We are so used to feedback phenomena in our daily life that we often forget the feedback nature of the simplest processes. When we stand erect, it is not in the manner in which a statue stands erect... Human beings stand erect, however because they are continually resisting the tendency to fall down, either forward or backward and manage to offset either tendency by a contraction of muscles pulling them in the opposite direction. The equilibrium of the human body, like most equilibria which we find in life processes, is not static but results from a continuous interplay of processes which resist in an active way any tendency for them to lead to a breakdown. Our standing and our walking are thus a continual jujitsu against gravity, as life is a perpetual wrestling match with death. (1)

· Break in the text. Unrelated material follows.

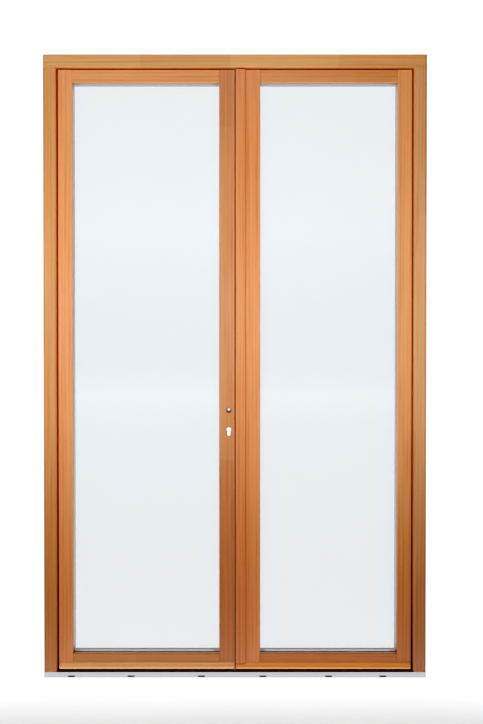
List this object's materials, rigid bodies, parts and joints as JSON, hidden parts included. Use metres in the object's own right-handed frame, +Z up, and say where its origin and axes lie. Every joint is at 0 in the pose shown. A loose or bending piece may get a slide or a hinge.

Polygon Wood incorporates work from the last four years, all of which is united by an interest in weight and resistance as both a sculptural idea and psychological analogy. While the term resistance is laden with a political burden, it is also resonant with many other areas from electrical resistance, to resistance training.  Abstract whilst resisting abstraction, resisting the construction of an easy narrative, these works investigate the strength embodied in stubborn matter and life’s vital longing for equilibrium.

The sculptures Against Gravity, Untitled (arm piece) and Polygon Wood use timber gleaned from abandoned gardens, storm damaged street trees and municipal prunings. The resilient and casually decimated forms of urban trees are also catalogued in an ongoing series of photographs ‘trees among people’.

Mute and resisting  Heavy Shit: knock, knock presses into service two spherical forms as the clapper of a bell and part of a door knocker. Both objects have the capacity for percussive sound but are rendered dumb by inertia.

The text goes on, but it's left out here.